I grasped for connection with her throughout my life but she pushed me away so many times with her words or actions. Laughed off my attempts to work through conflicts with her and lashed out with criticism unpredictably. I embarrassed her with my need for discussing feelings or relationships. She didn’t save my published work or share it with others. Not even when I had my own column in the local newspaper in high school.
She was ashamed of me for studying psychology at university. Disgusted when I divorced my first husband. Exasperated with me when I admitted to having postpartum depression. Yet, unfailingly, was quick to say how proud she was of me to others in almost equal measures as she was likely to be deprecating if I was critical of myself.
I remember breaking down into tears when my daughter was only three months old and explaining the dark thoughts I was having. How I desperately needed someone to help me. That I felt judged and lost at how to be a mother.
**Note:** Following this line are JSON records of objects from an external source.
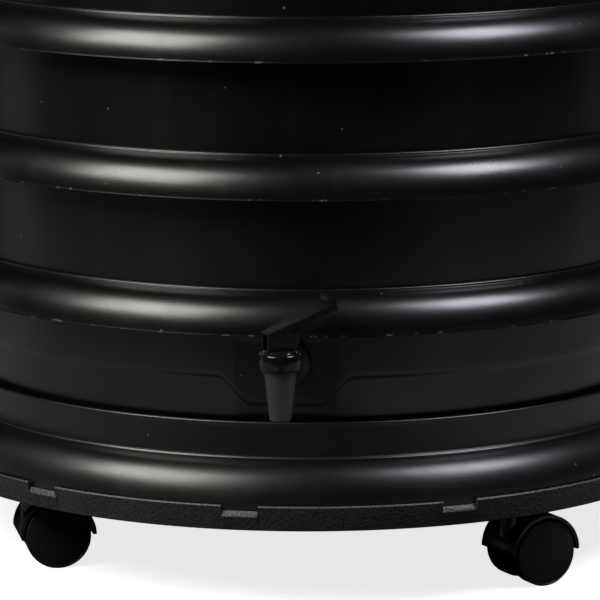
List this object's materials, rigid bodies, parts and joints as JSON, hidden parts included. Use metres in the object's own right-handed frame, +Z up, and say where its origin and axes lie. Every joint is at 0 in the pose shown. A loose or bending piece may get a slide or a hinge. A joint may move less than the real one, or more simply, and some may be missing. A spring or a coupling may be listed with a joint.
{
  "type": "compost tumbler",
  "caption": "Upright round composter drum of stacked ribbed rings on a castered base ring, with a lever tap for liquid, a drain grate and a hinged, vented lid.",
  "frame": {"origin": "on the floor, on the drum's vertical axis, which is the middle of the footprint", "axes": "+Z up along the drum's axis; the tap faces -Y and the lid's hinge is at +Y; +X to the right seen from the tap"},
  "size_m": [0.6292, 0.692, 0.9061],
  "materials": {
    "drum_plastic": "moulded black polyethylene, satin",
    "pan_plastic": "moulded black polyethylene, satin",
    "ring_plastic": "black polypropylene with a coarse moulded grain",
    "caster_plastic": "black nylon, semi-gloss",
    "wheel_plastic": "black nylon wheel, satin",
    "tap_grey": "dark grey polypropylene, matt",
    "tap_gloss": "black ABS, glossy",
    "natural_plastic": "natural acetal",
    "rubber": "black nitrile",
    "steel": "zinc plated steel"
  },
  "bodies": {
    "base": {"base_ring": "ring_plastic", "base_pan": "pan_plastic", "glide_ring": "natural_plastic", "pivot_stud": "steel", "pivot_nut": "steel", "caster_socket_1": "steel", "caster_socket_2": "steel", "caster_socket_3": "steel", "caster_socket_4": "steel"},
    "caster_1": {"caster_1_hood": "caster_plastic", "caster_1_stem": "steel"},
    "caster_1_wheels": {"caster_1_axle": "steel", "caster_1_wheel_a": "wheel_plastic", "caster_1_wheel_b": "wheel_plastic"},
    "caster_2": {"caster_2_hood": "caster_plastic", "caster_2_stem": "steel"},
    "caster_2_wheels": {"caster_2_axle": "steel", "caster_2_wheel_a": "wheel_plastic", "caster_2_wheel_b": "wheel_plastic"},
    "caster_3": {"caster_3_hood": "caster_plastic", "caster_3_stem": "steel"},
    "caster_3_wheels": {"caster_3_axle": "steel", "caster_3_wheel_a": "wheel_plastic", "caster_3_wheel_b": "wheel_plastic"},
    "caster_4": {"caster_4_hood": "caster_plastic", "caster_4_stem": "steel"},
    "caster_4_wheels": {"caster_4_axle": "steel", "caster_4_wheel_a": "wheel_plastic", "caster_4_wheel_b": "wheel_plastic"},
    "drum": {"sump": "drum_plastic", "ring_1": "drum_plastic", "ring_2": "drum_plastic", "ring_3": "drum_plastic", "ring_4": "drum_plastic", "ring_5": "drum_plastic", "ring_6": "drum_plastic", "drain_grate": "pan_plastic", "pivot_bush": "natural_plastic", "tap_body": "tap_grey", "tap_gasket": "rubber", "tap_nut": "tap_grey", "tap_bonnet": "tap_gloss", "tap_spring": "steel", "hinge_bracket": "ring_plastic", "hinge_pin": "steel"},
    "tap_stem": {"tap_stem": "natural_plastic", "tap_seal": "rubber", "tap_pin": "steel"},
    "tap_lever": {"tap_lever": "tap_gloss"},
    "lid": {"lid": "drum_plastic", "lid_handle": "drum_plastic", "vent_rivet": "natural_plastic"},
    "vent_disc": {"vent_disc": "drum_plastic"}
  },
  "joints": [
    {"name": "caster_1_swivel", "type": "hinge", "parent": "base", "child": "caster_1", "pos_m": [-0.20303, -0.16559, 0.06], "axis": [0, 0, 1], "continuous": true},
    {"name": "caster_1_roll", "type": "hinge", "parent": "caster_1", "child": "caster_1_wheels", "pos_m": [-0.18565, -0.16093, 0.02519], "axis": [-0.2588, 0.9659, 0], "continuous": true},
    {"name": "caster_2_swivel", "type": "hinge", "parent": "base", "child": "caster_2", "pos_m": [0.16559, -0.20303, 0.06], "axis": [0, 0, 1], "continuous": true},
    {"name": "caster_2_roll", "type": "hinge", "parent": "caster_2", "child": "caster_2_wheels", "pos_m": [0.18069, -0.19323, 0.02519], "axis": [-0.5446, 0.8387, 0], "continuous": true},
    {"name": "caster_3_swivel", "type": "hinge", "parent": "base", "child": "caster_3", "pos_m": [0.20303, 0.16559, 0.06], "axis": [0, 0, 1], "continuous": true},
    {"name": "caster_3_roll", "type": "hinge", "parent": "caster_3", "child": "caster_3_wheels", "pos_m": [0.18612, 0.17175, 0.02519], "axis": [-0.342, -0.9397, 0], "continuous": true},
    {"name": "caster_4_swivel", "type": "hinge", "parent": "base", "child": "caster_4", "pos_m": [-0.16559, 0.20303, 0.06], "axis": [0, 0, 1], "continuous": true},
    {"name": "caster_4_roll", "type": "hinge", "parent": "caster_4", "child": "caster_4_wheels", "pos_m": [-0.17175, 0.18612, 0.02519], "axis": [0.9397, -0.342, 0], "continuous": true},
    {"name": "drum_turn", "type": "hinge", "parent": "base", "child": "drum", "pos_m": [0, 0, 0.12], "axis": [0, 0, 1], "continuous": true},
    {"name": "tap_stem_lift", "type": "slide", "parent": "drum", "child": "tap_stem", "axis": [0, 0, 1], "range_m": [0, 0.0039], "stiffness_N_per_m": 60, "springref_m": -0.004, "deforming": ["tap_spring"]},
    {"name": "tap_lever_press", "type": "hinge", "parent": "tap_stem", "child": "tap_lever", "pos_m": [0, -0.336, 0.2134], "axis": [-0.4226, 0.9063, 0], "range_deg": [0, 22]},
    {"name": "lid_hinge", "type": "hinge", "parent": "drum", "child": "lid", "pos_m": [0, 0.332, 0.836], "axis": [-1, 0, 0], "range_deg": [0, 100]},
    {"name": "vent_turn", "type": "hinge", "parent": "lid", "child": "vent_disc", "pos_m": [0, 0, 0.894], "axis": [0, 0, 1], "range_deg": [0, 30]}
  ],
  "couplings": [
    {"joint": "tap_lever_press", "follows": "tap_stem_lift", "rad_per_m": 98.454}
  ]
}
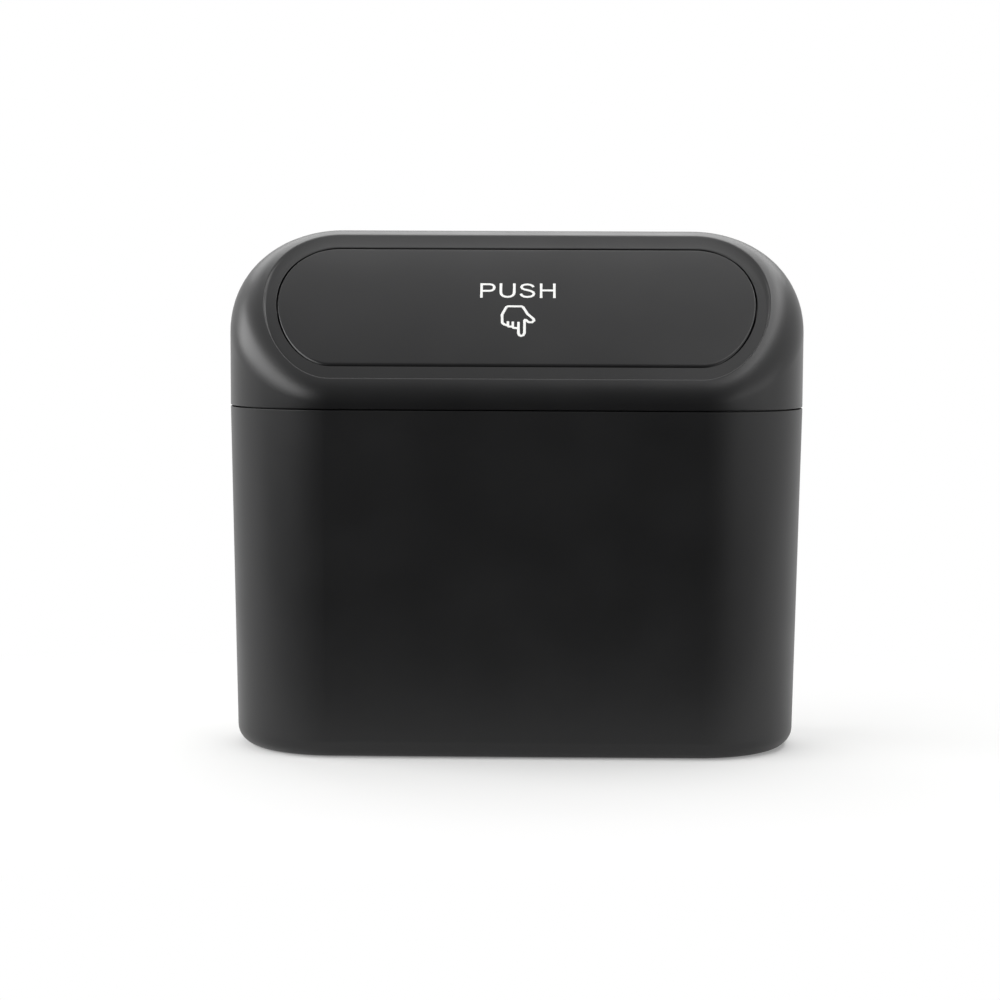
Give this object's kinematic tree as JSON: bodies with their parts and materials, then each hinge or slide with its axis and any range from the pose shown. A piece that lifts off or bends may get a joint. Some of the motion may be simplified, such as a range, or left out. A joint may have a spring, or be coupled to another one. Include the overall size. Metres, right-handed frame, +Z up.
{
  "type": "car trash bin",
  "caption": "Slim car trash bin with a lift-off cover and a sprung push flap in its slanted, bowed top.",
  "frame": {"origin": "middle of the base, on the ground", "axes": "+X to the right across the width, -Y to the front where the slanted flap faces, +Z up"},
  "size_m": [0.155, 0.058, 0.14],
  "materials": {
    "bin_plastic": "satin moulded black",
    "cover_plastic": "satin moulded black",
    "flap_plastic": "satin moulded black",
    "steel_rod": "drawn",
    "spring_steel": "drawn"
  },
  "bodies": {
    "bin": {"bin_body": "bin_plastic"},
    "cover": {"top_cover": "cover_plastic", "hinge_rod": "steel_rod", "left_spring": "spring_steel", "right_spring": "spring_steel"},
    "flap": {"push_flap": "flap_plastic"}
  },
  "joints": [
    {"name": "cover_lift", "type": "slide", "parent": "bin", "child": "cover", "axis": [0, 0, 1], "range_m": [0, 0.06]},
    {"name": "flap_hinge", "type": "hinge", "parent": "cover", "child": "flap", "pos_m": [0, 0.0092, 0.12889], "axis": [1, 0, 0], "range_deg": [0, 64], "stiffness_Nm_per_rad": 0.02, "springref_deg": -34.38, "deforming": ["left_spring", "right_spring"]}
  ]
}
In vexation she threw her hands up, “Oh, Barb, of course people judge you. Everyone judges each other. Stop feeling sorry for yourself! Do you know how BAD I’ve had it? Oh, my god! You’re so ungrateful…”
It’s hard to make peace with the many sides of my mother. The many little lives within her life and not all of them shining examples of the woman I loved but the truth of who she was. A very complicated woman who was unflaggingly kind and generous with most, especially strangers, and yet incredibly hard on her own children. We were to show gratitude for her sacrifices and recognize that she stayed with an abusive husband for our sakes. That was the truth that she told herself. Yet the story we had to live was a childhood of abuse, cruelty, and poverty. Just suriving the dinner table took skill and wit to avoid the wrath of our father by making him laugh. Whether at your expense or someone else’s, the rules were not fixed and anyone could be a target.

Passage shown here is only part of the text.